SOURCE DATA ::
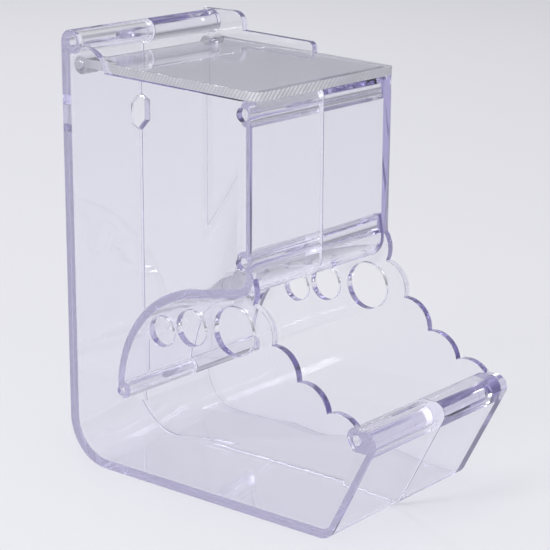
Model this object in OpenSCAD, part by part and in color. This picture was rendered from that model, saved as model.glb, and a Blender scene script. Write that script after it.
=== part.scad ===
// Clear gravity feeder for a small pet. Two moulded half shells meet at the middle
// of its width and snap together on round pins; a hinged plate closes the hopper.
// Depth is measured forward from the rear face, height up from the floor.

/* [Overall] */
// Width over both side walls
body_w = 72; // [62:1:84]
// Rear face to the front of the hopper window
hopper_d = 79.4; // [75:0.2:86]
// Rear face to the front of the tray lip
tray_d = 128; // [122:1:140]
// Height of the side walls' straight top edge at the window
side_h = 132; // [122:1:150]
// Fall of that edge from the rear to the window, in degrees
top_fall = 2.3; // [0:0.1:4]
// Thickness of the walls that run across the width
wall = 2.6; // [2:0.1:3]
// Thickness of the flat side walls
side_t = 2.6; // [2.2:0.1:3]

/* [Rear and floor] */
// Outer radius of the rear bottom corner
rear_r = 16; // [12:0.5:20]
// Outer radius of the front bottom corner
front_r = 6; // [4:0.5:9]
// Lean of the tray front, from upright
front_lean = 27; // [15:1:30]
// Radius of the round tube along the top of the back wall
barrel_r = 4; // [3.6:0.1:4.4]
// Height of that tube's centre above the side walls' top edge
barrel_rise = 8; // [7.8:0.2:10]
// Width of the hanging slot
slot_w = 7.8; // [6:0.2:10]
// Height of the hanging slot between its points
slot_h = 12.4; // [10:0.2:16]
// Height of one pointed end of the slot
slot_point = 2.8; // [2:0.2:4]
// Slot centre below the side walls' top edge at the window
slot_drop = 16.6; // [15:0.2:24]

/* [Lip and tubes] */
// Height of the top of the tray lip
lip_h = 38.5; // [34:0.5:42]
// Radius of the rounded tray lip and its tube
lip_r = 3.9; // [3.6:0.1:4.4]
// Distance from the lip's tube centre to the lip's front round
lip_reach = 4; // [3:0.5:7]
// Radius of the two rounds, one above the other, of the tube under the lid's front edge
brow_r = 2.35; // [2.2:0.05:2.8]
// Distance between the centres of those two rounds
brow_pitch = 3.2; // [2.4:0.1:3.6]
// Radius of the core of that tube, round its bore
brow_core_r = 2.5; // [2.3:0.1:2.8]
// How far the core lies back from the front of the two rounds
brow_groove = 0.5; // [0.3:0.1:0.8]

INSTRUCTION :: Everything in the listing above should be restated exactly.

SOLUTION TO THE EXERCISE ::
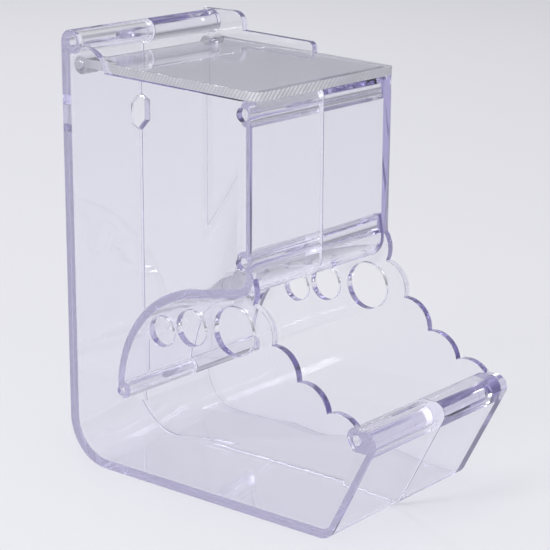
Model this object in OpenSCAD, part by part and in color. This picture was rendered from that model, saved as model.glb, and a Blender scene script. Write that script after it.
=== part.scad ===
// Clear gravity feeder for a small pet. Two moulded half shells meet at the middle
// of its width and snap together on round pins; a hinged plate closes the hopper.
// Depth is measured forward from the rear face, height up from the floor.

/* [Overall] */
// Width over both side walls
body_w = 72; // [62:1:84]
// Rear face to the front of the hopper window
hopper_d = 79.4; // [75:0.2:86]
// Rear face to the front of the tray lip
tray_d = 128; // [122:1:140]
// Height of the side walls' straight top edge at the window
side_h = 132; // [122:1:150]
// Fall of that edge from the rear to the window, in degrees
top_fall = 2.3; // [0:0.1:4]
// Thickness of the walls that run across the width
wall = 2.6; // [2:0.1:3]
// Thickness of the flat side walls
side_t = 2.6; // [2.2:0.1:3]

/* [Rear and floor] */
// Outer radius of the rear bottom corner
rear_r = 16; // [12:0.5:20]
// Outer radius of the front bottom corner
front_r = 6; // [4:0.5:9]
// Lean of the tray front, from upright
front_lean = 27; // [15:1:30]
// Radius of the round tube along the top of the back wall
barrel_r = 4; // [3.6:0.1:4.4]
// Height of that tube's centre above the side walls' top edge
barrel_rise = 8; // [7.8:0.2:10]
// Width of the hanging slot
slot_w = 7.8; // [6:0.2:10]
// Height of the hanging slot between its points
slot_h = 12.4; // [10:0.2:16]
// Height of one pointed end of the slot
slot_point = 2.8; // [2:0.2:4]
// Slot centre below the side walls' top edge at the window
slot_drop = 16.6; // [15:0.2:24]

/* [Lip and tubes] */
// Height of the top of the tray lip
lip_h = 38.5; // [34:0.5:42]
// Radius of the rounded tray lip and its tube
lip_r = 3.9; // [3.6:0.1:4.4]
// Distance from the lip's tube centre to the lip's front round
lip_reach = 4; // [3:0.5:7]
// Radius of the two rounds, one above the other, of the tube under the lid's front edge
brow_r = 2.35; // [2.2:0.05:2.8]
// Distance between the centres of those two rounds
brow_pitch = 3.2; // [2.4:0.1:3.6]
// Radius of the core of that tube, round its bore
brow_core_r = 2.5; // [2.3:0.1:2.8]
// How far the core lies back from the front of the two rounds
brow_groove = 0.5; // [0.3:0.1:0.8]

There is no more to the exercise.